Is a criminal record search (CRS) required?
If a criminal record search is required, when should the process be initiated?
Preferred Days of Week and Hours
Related Community Service Opportunities for Students
None at this time.
Project/Partner Orientation Materials
Students should review these materials prior to the first partner meeting:
- The following websites and videos:
- Pure Roots Urban Farms website: https://www.purerootsfarms.com/
- Video on Farm Boys Design Corp. with AgWest Bio (on development of the AeroPod indoor farming technology we use): https://www.youtube.com/watch?v=oEgex3V553o
- Global news story (about the indoor farming technology): https://globalnews.ca/tag/farm-boys-design-corp/
Additional Project/Partner Orientation Materials
The following will be provided at the first community partner meeting:
- We will create a One Drive folder with additional information about Pure Roots and a virtual walk through of the planned farm in Surrey to share with the students.
I hope students will learn about...
- Existing farm worker continuing education programs, program contents, and delivery methods
I think students will come to appreciate...
- The pros and cons of different approaches to providing continuing education in agriculture
Through this project, students will develop...
- Recommendations for number of continuing education modules, topics, and delivery method(s) for development in term 2
How does the student project contribute to your organization's mission and long-term vision?
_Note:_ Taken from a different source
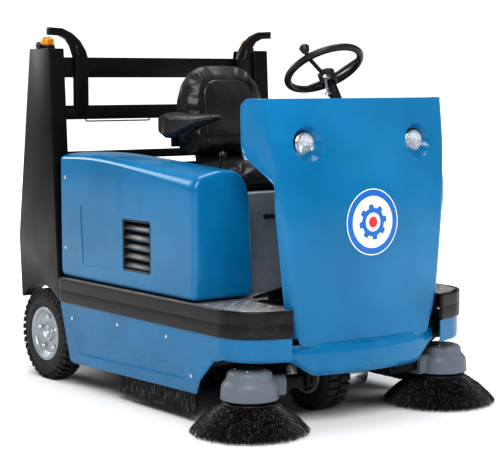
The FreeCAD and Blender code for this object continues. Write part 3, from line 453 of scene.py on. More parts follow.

Helping us to cultivate a workplace culture of engagement, curiosity, respect, and activism. By offering the continuing education developed in this project we aim to support our workers in locating themselves as stakeholders in the food system and inform their decisions of how they participate in the short and long term. We hope this will help us to attract and retain employees who enjoy crop production work, while providing opportunities for them to develop their career paths into other related areas if they choose.